* _DESCRIPTION OF THE TASK_:
Tally the lines containing the word "that" and give the total alone.

— BEGIN EXTRACTED MATERIAL —

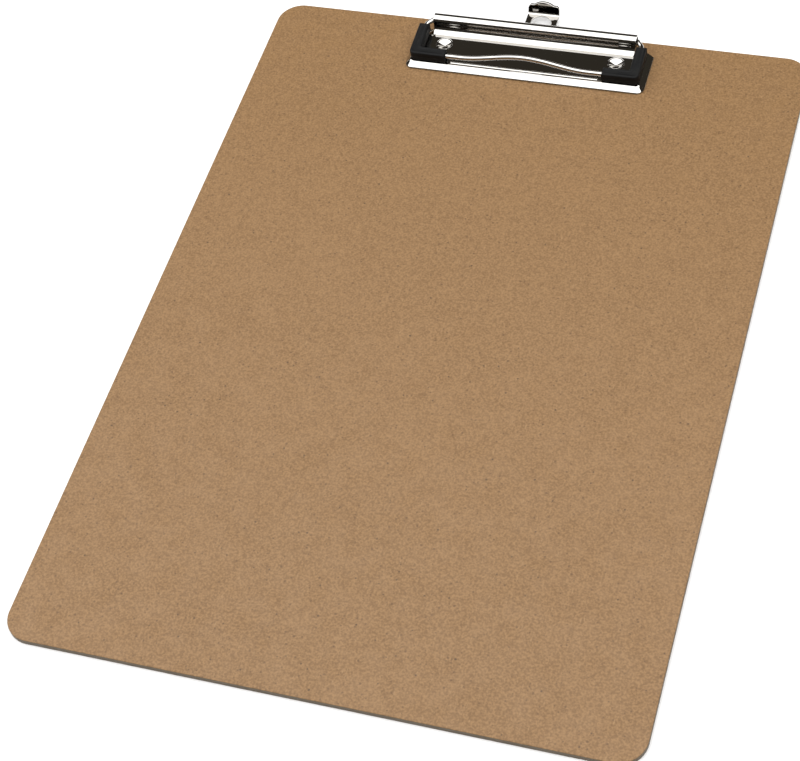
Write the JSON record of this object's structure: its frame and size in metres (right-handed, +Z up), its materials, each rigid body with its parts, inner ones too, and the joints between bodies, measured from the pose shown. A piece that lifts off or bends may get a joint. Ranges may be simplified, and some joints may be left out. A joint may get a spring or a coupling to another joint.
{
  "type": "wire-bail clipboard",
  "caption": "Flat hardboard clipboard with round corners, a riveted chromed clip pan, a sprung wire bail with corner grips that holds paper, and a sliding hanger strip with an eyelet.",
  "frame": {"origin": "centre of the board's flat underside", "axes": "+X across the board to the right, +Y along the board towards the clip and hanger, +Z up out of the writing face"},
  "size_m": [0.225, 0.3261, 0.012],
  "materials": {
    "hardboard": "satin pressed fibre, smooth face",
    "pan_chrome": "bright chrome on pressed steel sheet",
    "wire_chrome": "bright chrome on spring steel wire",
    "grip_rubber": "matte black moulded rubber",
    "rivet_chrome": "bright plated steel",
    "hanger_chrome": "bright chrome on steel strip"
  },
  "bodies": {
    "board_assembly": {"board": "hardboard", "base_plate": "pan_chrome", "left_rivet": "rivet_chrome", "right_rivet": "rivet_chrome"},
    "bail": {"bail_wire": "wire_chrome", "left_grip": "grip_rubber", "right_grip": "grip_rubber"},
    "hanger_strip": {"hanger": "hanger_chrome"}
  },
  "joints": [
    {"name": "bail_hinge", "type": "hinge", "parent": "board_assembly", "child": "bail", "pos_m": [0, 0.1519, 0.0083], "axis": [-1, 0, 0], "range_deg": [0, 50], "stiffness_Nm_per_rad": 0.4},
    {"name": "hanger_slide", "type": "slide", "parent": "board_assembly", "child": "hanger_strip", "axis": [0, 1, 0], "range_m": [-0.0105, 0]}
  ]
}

— END EXTRACTED MATERIAL —
— BEGIN EXTRACTED MATERIAL —

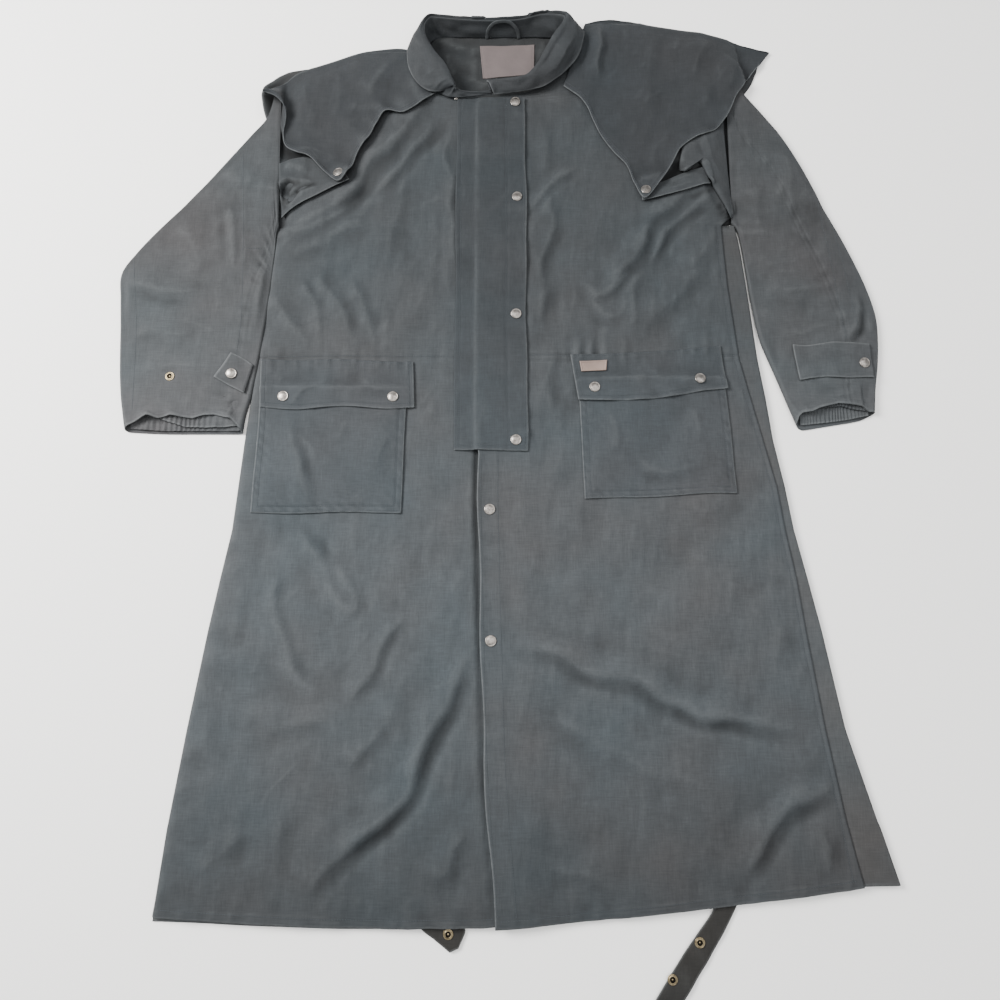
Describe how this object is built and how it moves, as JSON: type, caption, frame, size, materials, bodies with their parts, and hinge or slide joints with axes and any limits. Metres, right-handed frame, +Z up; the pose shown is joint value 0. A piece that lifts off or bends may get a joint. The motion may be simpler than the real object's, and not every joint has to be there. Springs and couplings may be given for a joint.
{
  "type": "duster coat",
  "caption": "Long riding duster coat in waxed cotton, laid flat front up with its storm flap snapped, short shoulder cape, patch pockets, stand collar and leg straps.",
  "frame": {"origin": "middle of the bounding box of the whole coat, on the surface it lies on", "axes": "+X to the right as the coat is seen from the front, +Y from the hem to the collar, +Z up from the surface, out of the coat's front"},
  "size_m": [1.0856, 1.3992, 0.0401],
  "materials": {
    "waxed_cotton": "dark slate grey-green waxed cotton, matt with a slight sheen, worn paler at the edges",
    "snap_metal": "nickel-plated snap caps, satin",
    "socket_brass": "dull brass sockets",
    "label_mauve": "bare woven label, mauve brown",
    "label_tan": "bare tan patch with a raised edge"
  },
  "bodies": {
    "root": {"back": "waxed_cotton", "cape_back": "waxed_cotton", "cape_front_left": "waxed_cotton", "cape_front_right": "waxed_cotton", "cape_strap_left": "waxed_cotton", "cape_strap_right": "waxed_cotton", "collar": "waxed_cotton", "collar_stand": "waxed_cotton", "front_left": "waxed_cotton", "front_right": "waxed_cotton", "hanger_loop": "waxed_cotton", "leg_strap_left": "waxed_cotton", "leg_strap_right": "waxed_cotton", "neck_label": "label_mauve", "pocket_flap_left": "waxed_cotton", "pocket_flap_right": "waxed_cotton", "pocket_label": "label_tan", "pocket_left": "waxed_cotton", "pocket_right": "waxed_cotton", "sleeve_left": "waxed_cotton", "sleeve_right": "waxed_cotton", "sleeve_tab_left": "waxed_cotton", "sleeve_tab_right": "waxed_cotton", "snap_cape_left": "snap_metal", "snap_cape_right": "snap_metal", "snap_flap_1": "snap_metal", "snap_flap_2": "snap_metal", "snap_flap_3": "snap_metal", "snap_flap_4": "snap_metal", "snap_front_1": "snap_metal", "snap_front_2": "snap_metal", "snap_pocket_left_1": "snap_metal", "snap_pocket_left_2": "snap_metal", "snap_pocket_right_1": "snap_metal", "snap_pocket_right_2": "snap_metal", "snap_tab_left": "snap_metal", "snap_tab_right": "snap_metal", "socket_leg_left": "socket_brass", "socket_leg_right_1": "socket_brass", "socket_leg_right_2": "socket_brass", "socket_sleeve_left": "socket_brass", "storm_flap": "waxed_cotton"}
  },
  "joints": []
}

— END EXTRACTED MATERIAL —

* _OUTPUT OF THE TASK_:
3